The Benefits of Homemade Condiments
Escaping these unnatural additives and guaranteeing that what you’re consuming is purely vegan requires a new commitment: making your own condiments. “When everything is made at home,” Miyoko Schinner, author of The Homemade Vegan Pantry: The Art of Making Your Own Staples, writes, “you’ll know and be able to control what goes into your food, unlike store-brought products with their mysterious, unpronounceable ingredients.”
Beyond providing you with the ability to manage what you consume, whipping up your own condiments at home can make a huge difference in your sustainability practices and the personal footprint you leave on our planet.
“If you’re vegan or vegetarian, you most likely already know the heavy impact of livestock production on the global environment and how eating low on the food chain—that is, a plant-based diet—can minimize those impacts,” Miyoko explains.
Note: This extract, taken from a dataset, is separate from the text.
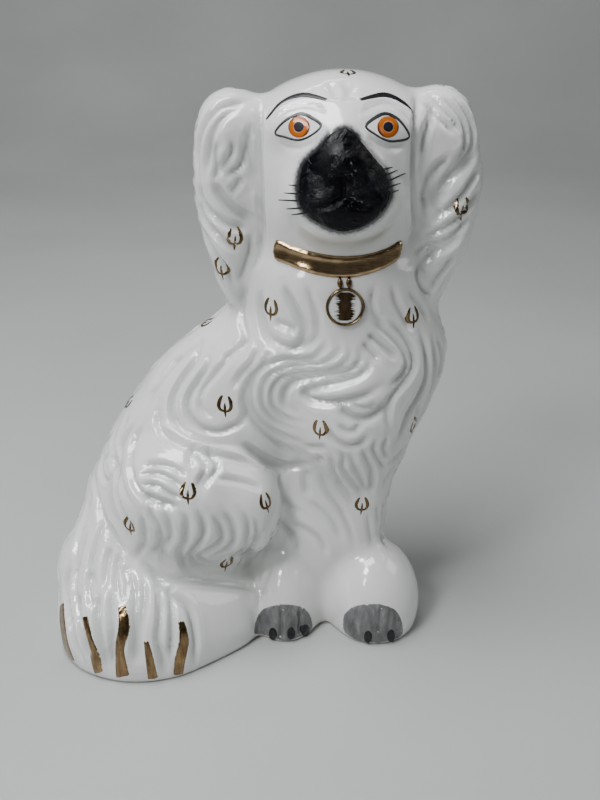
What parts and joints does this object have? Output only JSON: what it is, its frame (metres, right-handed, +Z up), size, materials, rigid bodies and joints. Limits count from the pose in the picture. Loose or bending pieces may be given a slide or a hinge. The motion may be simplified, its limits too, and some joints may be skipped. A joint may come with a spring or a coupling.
{
  "type": "ceramic dog figurine",
  "caption": "Hollow slip-cast seated spaniel figurine in glossy white glaze, head turned to the viewer, with gilt collar, locket, sprigs and tail, black muzzle and amber eyes.",
  "frame": {"origin": "centre of the figure's bounding box, on the plane it stands on", "axes": "+Z up; +X along the foot from the tail to the forepaws; -Y is the display side that the face and haunch are turned to"},
  "size_m": [0.1798, 0.0978, 0.2297],
  "materials": {
    "white_glaze": "clear high-gloss glaze over white earthenware",
    "gilding": "fired liquid bright gold, mirror gloss with brush marks",
    "black_enamel": "glossy black overglaze enamel, sponged at the edge",
    "charcoal_enamel": "thin brushed charcoal line",
    "amber_enamel": "glossy orange-amber enamel",
    "grey_enamel": "brushed matt grey enamel"
  },
  "bodies": {
    "root": {"ceramic_body": "white_glaze", "claw_left_1": "black_enamel", "claw_left_2": "black_enamel", "claw_left_3": "black_enamel", "claw_right_1": "black_enamel", "claw_right_2": "black_enamel", "eyebrow_left": "black_enamel", "eyebrow_right": "black_enamel", "eyeliner_left": "charcoal_enamel", "eyeliner_right": "charcoal_enamel", "gilt_collar": "gilding", "iris_left": "amber_enamel", "iris_right": "amber_enamel", "locket_disc": "white_glaze", "locket_gilding": "gilding", "locket_link_left": "gilding", "locket_link_right": "gilding", "locket_rim": "gilding", "muzzle_enamel": "black_enamel", "paw_enamel_left": "grey_enamel", "paw_enamel_right": "grey_enamel", "pupil_left": "black_enamel", "pupil_right": "black_enamel", "sprig_back_l": "gilding", "sprig_chest_c": "gilding", "sprig_chest_l": "gilding", "sprig_chest_lo_r": "gilding", "sprig_chest_r": "gilding", "sprig_ear_l_1": "gilding", "sprig_ear_l_2": "gilding", "sprig_ear_r": "gilding", "sprig_foreleg": "gilding", "sprig_haunch_1": "gilding", "sprig_haunch_2": "gilding", "sprig_head_top": "gilding", "sprig_knee": "gilding", "sprig_neck_l": "gilding", "sprig_rear_1": "gilding", "sprig_rear_2": "gilding", "sprig_rear_3": "gilding", "sprig_rear_4": "gilding", "sprig_rear_5": "gilding", "sprig_rear_6": "gilding", "sprig_shin": "gilding", "sprig_shoulder_l": "gilding", "tail_gilt_1": "gilding", "tail_gilt_2": "gilding", "tail_gilt_3": "gilding", "tail_gilt_4": "gilding", "tail_gilt_5": "gilding"}
  },
  "joints": []
}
Yet, that doesn’t mean you’re in the clear yet! “Buying prepackaged goods means producing a heck of a lot more waste—soy milk containers, jars, bottles, plastic tubs, other packaging—some of it recyclable, some of it not.” Producing your own condiments means you are churning through less plastic and, thus, conserving more energy and creating less waste.
If your game to try making your own vegan condiments, check out the following recipes from Miyoko’s cookbook. Once you’ve mastered these, grab a copy of her book to expand your repertoire of vegan staples that can easily be mastered at home.
2 (6-ounce) cans tomato paste (1½ cups)
⅔ cup water
⅓ cup apple cider vinegar
¼ cup organic sugar
2 teaspoons sea salt
Place all of the ingredients in a medium bowl, and stir until the sugar is dissolved. This can also be done in a food processor. Store it in a jar in the fridge, where it’ll keep for a couple of months. Makes about 2 cups.
Squeeze Bottle Yellow Mustard
¾ cup powdered mustard
¾ cup distilled white vinegar
½ cup water
1 teaspoon turmeric
1 teaspoon sea salt
½ teaspoon garlic powder
½ teaspoon paprika
1 teaspoon cornstarch or arrowroot
In a medium bowl, whisk together all of the ingredients, or add everything to a blender and mix until smooth. Pour the mixture into a saucepan and simmer over low heat for 8 to to 10 minutes, stirring frequently. Pour the mustard into a jar or squeeze bottle. It will thicken as it cools. Keep your mustard in a squeeze bottle or jar in the refrigerator for many months or in your pantry for up to 2 or 3 months. Makes about 1½ cups.
Classic Eggless Mayonnaise
1 cup nondairy milk
1 to 2 tablespoons mustard
1 tablespoon apple cider vinegar or freshly squeezed lemon juice
1 teaspoon sea salt
1 teaspoon organic sugar (optional)
1½ to 2½ cups neutral oil
Place the nondairy milk, mustard, vinegar, salt, and sugar (if you like your mayonnaise sweeter) in a blender and process briefly. With the blender running, add the oil in a very thin, steady stream (and I mean a very thin stream) until it turns very thick and the blender has trouble processing (if you have a high- or multispeed blender, use a medium speed). Thickening will not happen gradually, but rather suddenly, and may take as long as 4 minutes altogether. Also, please note that the amount of oil necessary for thickening will depend on the speed of your blender and how slowly you pour and can vary by as a much as a cup. Transfer to a jar and store in the refrigerator for up to 1 month. Makes 3 to 3½ cups.